Einstein predicted gravitational waves in 1916, one year after completing general relativity. His equations showed that accelerating masses would produce ripples in the fabric of spacetime propagating at the speed of light. He then calculated the amplitude of these waves from realistic astronomical sources and concluded they would be immeasurably small. A binary star system at typical astronomical distances would produce waves that stretch and compress space by a fraction so tiny — roughly 10⁻²¹ — that no instrument could conceivably detect them. Einstein concluded in 1936, with co-author Nathan Rosen, that gravitational waves didn't exist at all — a paper he tried to publish, then retracted after a referee pointed out an error. The waves were real; they were just very small.

In the 1950s and 60s, physicists debated whether gravitational waves were even physically meaningful — whether they carried real energy that could affect detectors, or were merely mathematical artifacts. The debate was not fully resolved theoretically until 1957, when Richard Feynman gave his famous "sticky bead" argument: a gravitational wave would move beads on a stick, generating friction and heat, proving the waves carry energy and are physically real. If they could heat beads, they could in principle move mirrors in a detector.

The laser interferometer — the idea that made detection possible

The key insight came in the early 1970s from Rainer Weiss at MIT. Rather than looking for resonant vibrations in a metal bar, Weiss proposed using laser interferometry — splitting a laser beam into two perpendicular arms, bouncing it off mirrors at the end of each arm, and recombining the beams. When the arms are exactly equal length, the beams cancel perfectly in destructive interference and no light reaches the detector. A gravitational wave would stretch one arm and compress the other by different amounts, breaking the perfect cancellation and allowing light to reach the detector. The size of the light pulse encodes the wave's amplitude.

The elegance of the design masked an almost incomprehensible engineering challenge. The strain of astrophysically realistic gravitational waves — 10⁻²¹ — means that for a 4-kilometer arm, the mirror displacement is 4 × 10⁻¹⁸ meters. That is roughly 1,000 times smaller than the diameter of a proton. Measuring it requires a laser that is stable enough not to fluctuate at this level, mirrors that are isolated from every conceivable source of vibration, and a vacuum system (the laser beams travel through tubes evacuated to one-trillionth of atmospheric pressure) that does not allow any residual air molecules to scatter the beams. Every noise source — thermal vibration of mirror atoms, quantum fluctuations of the laser photons, seismic noise from Earth, distant ocean waves, passing trucks — had to be identified, modeled, and reduced below the target sensitivity.

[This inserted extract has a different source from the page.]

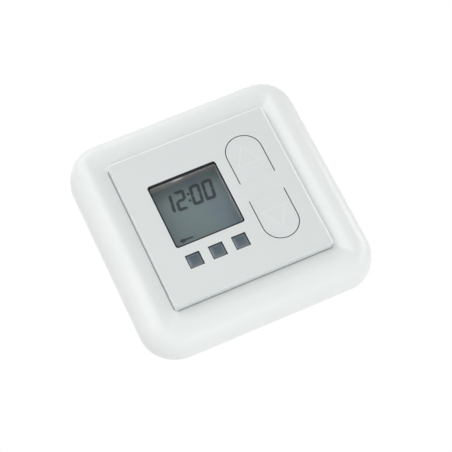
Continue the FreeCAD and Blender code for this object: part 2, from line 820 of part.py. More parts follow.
def make_insert_housing():
    """Pot with cut corners, a shoulder for the lid, posts for the board and a notch for the terminals."""
    pot = pot_slab(0, -pot_depth, ring_thickness)
    pot = pot.makeChamfer(pot_edge_round, edges_at(pot, -pot_depth, 0))
    pot = pot.cut(pot_slab(pot_wall, -lid_back, ring_thickness))
    pot = pot.cut(pot_slab(power_room, pot_floor - pot_depth, -lid_back))
    added = [pot]
    for side_x, side_z in corners:
        added.append(peg(side_x * pot_post_x, side_z * pot_post_z, -pot_depth + pot_floor / 2,
                         -power_board_back, pot_post_radius))
    for turn, reach in tab_sides:
        bump = block(reach - fit, reach + bump_reach, fit - tab_hole / 2, tab_hole / 2 - fit,
                     fit - tab_depth / 2 - tab_hole / 2, tab_hole / 2 - fit - tab_depth / 2)
        bump.rotate(FreeCAD.Vector(0, 0, 0), FreeCAD.Vector(0, 1, 0), -turn)
        added.append(bump)
    pot = together(added)
    for side_x, side_z in corners:
        pot = pot.cut(peg(side_x * pot_post_x, side_z * pot_post_z,
                          lid_screw_end - fit, -power_board_back, board_screw_radius))
    pot = pot.cut(block(-terminal_width / 2 - fit, terminal_width / 2 + fit,
                        terminal_bottom - fit, terminal_bottom + terminal_tall + fit,
                        -pot_depth - fit, terminal_depth - pot_depth + fit))
    for number in range(vent_count):
        vent_x = (number - (vent_count - 1) / 2) * vent_pitch
        pot = pot.cut(centred(vent_x, vent_z, vent_width, vent_length, -pot_depth, pot_floor - pot_depth))
    pieces["insert_housing"] = pot


def make_insert_lid():
    """Front cover of the housing with spacers onto the board, and the screws through them."""
    lid = pot_slab(pot_wall + slide_fit, -lid_back, -lid_depth)
    spacers = []
    screws = []
    for side_x, side_z in corners:
        x, z = side_x * pot_post_x, side_z * pot_post_z
        spacers.append(peg(x, z, -power_board_depth, fit - lid_back, pot_post_radius))
        head = peg(x, z, -lid_depth - board_screw_head, -lid_depth, board_screw_head_radius)
        head = head.cut(centred(x, z, 2 * board_screw_head_radius, drive_slot_width,
                                -lid_depth - drive_slot_depth, -lid_depth))
        shank = peg(x, z, lid_screw_end, -lid_depth - board_screw_head, board_screw_radius)
        screws.append(together([head, shank]))
    lid = together([lid] + spacers)
    for side_x, side_z in corners:
        x, z = side_x * pot_post_x, side_z * pot_post_z
        lid = lid.cut(peg(x, z, -power_board_depth, -lid_depth, board_screw_radius + fit))
        lid = lid.cut(peg(x, z, -lid_depth - board_screw_head, -lid_depth, board_screw_head_radius + fit))
    lid = lid.cut(centred(0, connector_z, 2 * (connector_half_x + fit), 2 * (connector_half_z + fit),
                          -lid_back, -lid_depth))
    pieces["insert_lid"] = lid
    pieces["lid_screws"] = group(screws)


def make_power_board():
    """Board in the housing with holes for the lid screws, the pins and the terminal tails."""
    board = pot_slab(power_inset, -power_board_back, -power_board_depth)
    for side_x, side_z in corners:
        board = board.cut(peg(side_x * pot_post_x, side_z * pot_post_z, -power_board_back,
                              -power_board_depth, board_screw_radius + fit))
    for x, z in pin_places():
        hole = pin_side + 2 * fit
        board = board.cut(centred(x, z, hole, hole, -power_board_back, -power_board_depth))
    for x in terminal_places:
        hole = tail_side + 2 * fit
        board = board.cut(centred(x, tail_z, hole, hole, -power_board_back, -power_board_depth))
    pieces["power_board"] = board


def make_power_parts():
    """Relays, capacitors, varistor, fuse, rectifier and choke behind the power board."""
    seat = -power_board_back
    for name, side in (("up_relay", 1), ("down_relay", -1)):
        relay = centred(side * relay_x, relay_z, relay_width, relay_length, seat - relay_height, seat)
        pieces[name] = relay.makeFillet(free, edges_at(relay, seat - relay_height, 0))
    pieces["mains_capacitor"] = centred(capacitor_x, 0, capacitor_width, capacitor_length,
                                        seat - capacitor_height, seat)
    pieces["smoothing_capacitor"] = peg(buffer_x, buffer_z, seat - buffer_height, seat, buffer_radius)
    start = at(varistor_x, varistor_z - varistor_thickness / 2, seat - varistor_radius)
    pieces["varistor"] = Part.makeCylinder(varistor_radius, varistor_thickness, start,
                                           FreeCAD.Vector(0, 0, 1))
    start = at(fuse_x - fuse_length / 2, fuse_z, seat - fuse_radius)
    pieces["fuse"] = Part.makeCylinder(fuse_radius, fuse_length, start, FreeCAD.Vector(1, 0, 0))
    pieces["bridge_rectifier"] = centred(rectifier_x, rectifier_z, rectifier_width, rectifier_length,
                                         seat - rectifier_height, seat)
    choke_back = seat - choke_height
    pieces["interference_choke"] = together([
        peg(choke_x, choke_z, choke_back, choke_back + choke_flange, choke_radius),
        peg(choke_x, choke_z, choke_back, seat, choke_radius - choke_waist),
        peg(choke_x, choke_z, seat - choke_flange, seat, choke_radius)])


def make_terminals():
    """Terminal block with wire entries at the back and screws underneath."""
    top = terminal_bottom + terminal_tall
    front = terminal_depth - pot_depth
    housing = block(-terminal_width / 2, terminal_width / 2, terminal_bottom, top, -pot_depth, front)
    mid_height = -terminal_mid_depth
    wire_z = terminal_bottom + entry_z
    clamp_low = mid_height - clamp_length / 2
    clamp_high = mid_height + clamp_length / 2
    clamp_bottom = wire_z - clamp_tall / 2
    down = FreeCAD.Vector(0, 0, -1)
    clamps = []
    screws = []
    for x in terminal_places:
        housing = housing.cut(centred(x, wire_z, entry_side, entry_side, -pot_depth, mid_height))
        housing = housing.cut(centred(x, wire_z, clamp_side + 2 * fit, clamp_tall + 2 * fit,
                                      clamp_low - fit, clamp_high + fit))
        well_top = at(x, terminal_bottom + well_depth, mid_height)
        housing = housing.cut(Part.makeCylinder(well_radius, well_depth, well_top, down))
        housing = housing.cut(centred(x, tail_z, tail_side + 2 * fit, tail_side + 2 * fit,
                                      clamp_high, front))
        clamp = centred(x, wire_z, clamp_side, clamp_tall, clamp_low, clamp_high)
        clamp = clamp.cut(centred(x, wire_z, clamp_side - 2 * clamp_wall, clamp_tall - 2 * clamp_wall,
                                  clamp_low, clamp_high))
        clamp = clamp.fuse(centred(x, tail_z, tail_side, tail_side, clamp_high - fit,
                                   pin_tail - power_board_depth))
        bore_top = at(x, clamp_bottom + clamp_wall, mid_height)
        clamp = clamp.cut(Part.makeCylinder(terminal_screw_radius + slide_fit, clamp_wall, bore_top, down))
        clamps.append(clamp.removeSplitter())
        head_top = at(x, clamp_bottom - slide_fit, mid_height)
        head = Part.makeCylinder(terminal_head_radius, terminal_head, head_top, down)
        head_face = clamp_bottom - slide_fit - terminal_head
        head = head.cut(block(x - terminal_head_radius, x + terminal_head_radius,
                              head_face, head_face + drive_slot_depth,
                              mid_height - drive_slot_width / 2, mid_height + drive_slot_width / 2))
        shank_top = at(x, clamp_bottom + 2 * clamp_wall, mid_height)
        shank = Part.makeCylinder(terminal_screw_radius, 2 * clamp_wall + 2 * slide_fit, shank_top, down)
        screws.append(together([head, shank]))
    pieces["terminal_block"] = housing
    pieces["terminal_clamps"] = group(clamps)
    pieces["terminal_screws"] = group(screws)


def main():
    make_cover_frame()
    make_cover_plate()
    make_keys()
    make_buttons()
    make_display()
    make_push_switches()
    make_control_board()
    make_control_parts()
    make_connector()
    make_module_back()
    make_support_ring()
    make_claws()
    make_insert_housing()
    make_insert_lid()
    make_power_board()
    make_power_parts()
    make_terminals()
    os.makedirs("parts", exist_ok=True)
    for name, shape in pieces.items():
        shape.exportStep("parts/" + name + ".step")
        print(name, len(shape.Solids), shape.isValid(), round(shape.Volume, 2))


main()
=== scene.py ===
import json
import math

import bmesh
import bpy
from mathutils import Matrix, Vector


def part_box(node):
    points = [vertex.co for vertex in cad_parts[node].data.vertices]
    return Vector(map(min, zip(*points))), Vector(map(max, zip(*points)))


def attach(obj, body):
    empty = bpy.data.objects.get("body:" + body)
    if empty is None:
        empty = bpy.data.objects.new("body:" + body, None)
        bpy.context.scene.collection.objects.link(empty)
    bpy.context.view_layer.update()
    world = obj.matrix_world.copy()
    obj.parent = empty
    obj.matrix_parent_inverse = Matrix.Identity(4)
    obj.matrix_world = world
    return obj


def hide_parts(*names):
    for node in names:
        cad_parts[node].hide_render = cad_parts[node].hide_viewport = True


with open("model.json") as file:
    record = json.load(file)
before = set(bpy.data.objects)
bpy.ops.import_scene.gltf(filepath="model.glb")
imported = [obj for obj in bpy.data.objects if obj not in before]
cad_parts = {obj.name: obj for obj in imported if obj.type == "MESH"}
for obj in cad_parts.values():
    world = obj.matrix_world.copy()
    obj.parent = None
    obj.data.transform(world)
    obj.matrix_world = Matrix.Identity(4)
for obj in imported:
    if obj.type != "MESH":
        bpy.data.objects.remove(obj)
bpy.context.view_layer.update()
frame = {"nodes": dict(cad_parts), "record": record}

# Lengths are in metres. The wall is the plane y = 0 and heights above it point to -y.
mm = 0.001

# Cover frame
frame_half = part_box("cover_frame")[1].x
frame_corner = 12.0 * mm
frame_wall = 2.2 * mm
frame_edge_height = 0.6 * mm
crest_height = -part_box("cover_frame")[0].y
crest_inset = 6.9 * mm
crest_corner = 3.2 * mm
facet_angle = math.radians(15)
facet_blend = 0.5 * mm
mitre_corner = 0.9 * mm
opening_half = 27.7 * mm
opening_corner = 1.5 * mm
opening_lip = 0.2 * mm
inner_wall = 2.4 * mm
ledge_half = 25.45 * mm
ledge_top = 2.6 * mm
ledge_bottom = -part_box("support_ring")[0].y
crest_steps = 4
bulge_steps = 16
rib_place = 15.0 * mm
rib_thickness = 0.9 * mm
rib_bottom = 1.5 * mm
rib_overlap = 0.6 * mm

# Control plate. Painted shade on the walls of its openings and slots begins a little behind its front.
plate_top = -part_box("cover_plate")[0].y
plate_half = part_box("cover_plate")[1].x
plate_face = 1.8 * mm
plate_round = 0.35 * mm
opening_shade_depth = 0.17 * mm
slot_shade_depth = 0.06 * mm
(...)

The morning of September 14, 2015

LIGO had just undergone a major upgrade — "Advanced LIGO" — that increased its sensitivity by a factor of 3–4 and extended its frequency range. The upgrade had just been completed. The detectors were in an engineering run — not yet officially collecting science data — being tested and characterized. At 5:51 AM Eastern, the Livingston detector in Louisiana registered a signal. Seven milliseconds later, the Hanford detector in Washington State registered the same signal — the 7-millisecond delay corresponding to the travel time of a gravitational wave between the two sites at the speed of light.

The signal was immediately flagged by automated detection algorithms. It was a chirp — rising in frequency from 35 to 150 Hz, lasting 0.2 seconds. Its amplitude corresponded to a strain of about 10⁻²¹. Analysis of the waveform — fitting it against banks of theoretical templates calculated from general relativity for merging compact objects — indicated a merger of two black holes, one of 29 and one of 36 solar masses, at a distance of about 1.3 billion light-years. The merger had released energy equivalent to 3 solar masses in 0.2 seconds — making it briefly more luminous than all the stars in the observable universe combined.

The team spent four months verifying the signal before announcing it. They tested whether it could be terrestrial noise — an earthquake, a distant storm, a passing vehicle. They injected fake signals and confirmed the detection pipeline would have flagged them correctly. They ran sophisticated noise analyses. They convened review committees. The signal was real. The probability that it was a noise fluctuation mimicking a gravitational wave signal was less than one in 3.5 million — the "five sigma" threshold for discovery in physics. On February 11, 2016, they told the world.